West of this region is the stunning city of Milan, and the regions of Lombardy and piedmont (“the foot of the alps”). The foods are robust, based largely on beef, veal, and pork. Milan is widely recognized as the home of osso buco, a popular braised veal shank dish, along with pork salami and the Christmas Time favorite, Pannetone. Piedmont is best known for its white truffles, a global delicacy, but cooks of the region also favor gnocchi (a potato dumpling), egg frittatas, and yard-long breadsticks called grissini that have been a staple of every Piedmont meal since the 17th century! Thanks to the richly fertile grasslands and the abundance of cattle in these regions, the vast majority of the world’s Taleggio, Gorgonzola, and Grana Padano cheeses are also made here.
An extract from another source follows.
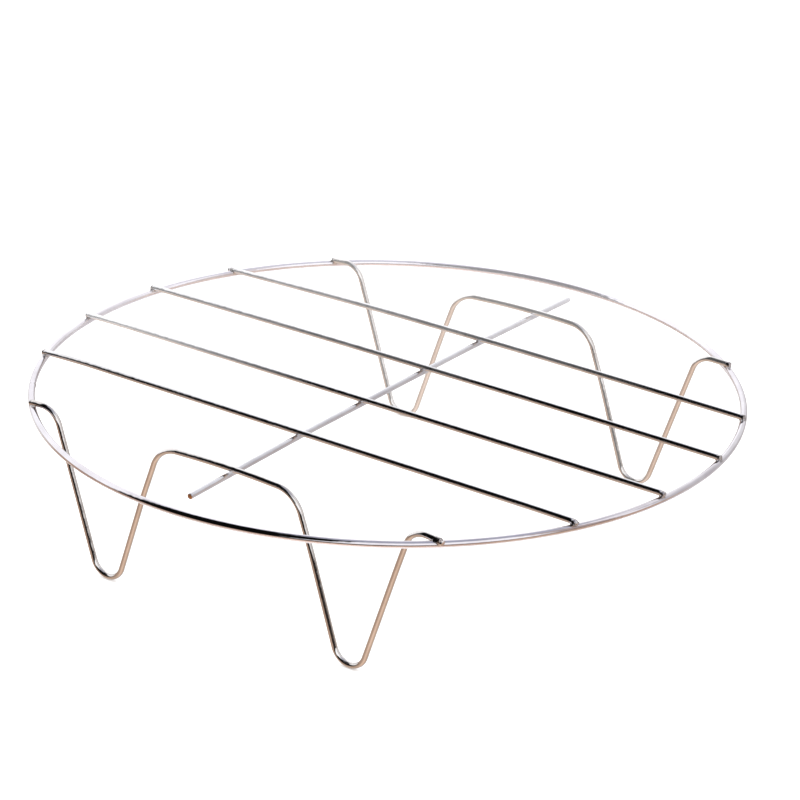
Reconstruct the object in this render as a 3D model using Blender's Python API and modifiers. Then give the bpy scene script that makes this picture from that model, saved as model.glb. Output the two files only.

Finally, the reaches of Northern Italy extend as far south as the regions of Liguria and Emilia-Romagna, where cities like Genoa, Bologna, and Parma boast their own culinary and cultural fame. Unlike most northern regions, in Liguria (the home porto of Christopher Columbus) and Emilia Romagna, pasta is popular. In fact, the Genoese are thought to have originated the lasagna noodle! Ligurian pasta is mostly made of wheat, while in Emilia-Romagna, egg noodles prevail. The abundance of herbs in the region lead most in Genoa to dress their macaroni with pesto sauce, while those in Bologna are partial to their Bolognese meat sauces. Of course, anywhere you go in this region, each dish is likely to be flavored with a shaving of Parmigiano-Reggiano, Northern Italy’s most famous cheese. It is made chiefly in Emilia-Romagna, though some production is permitted in the provinces of Lombardy.
As you can see, each Northern Italian region offers travel experiences slightly different from the next, but all are worth seeing…and tasting!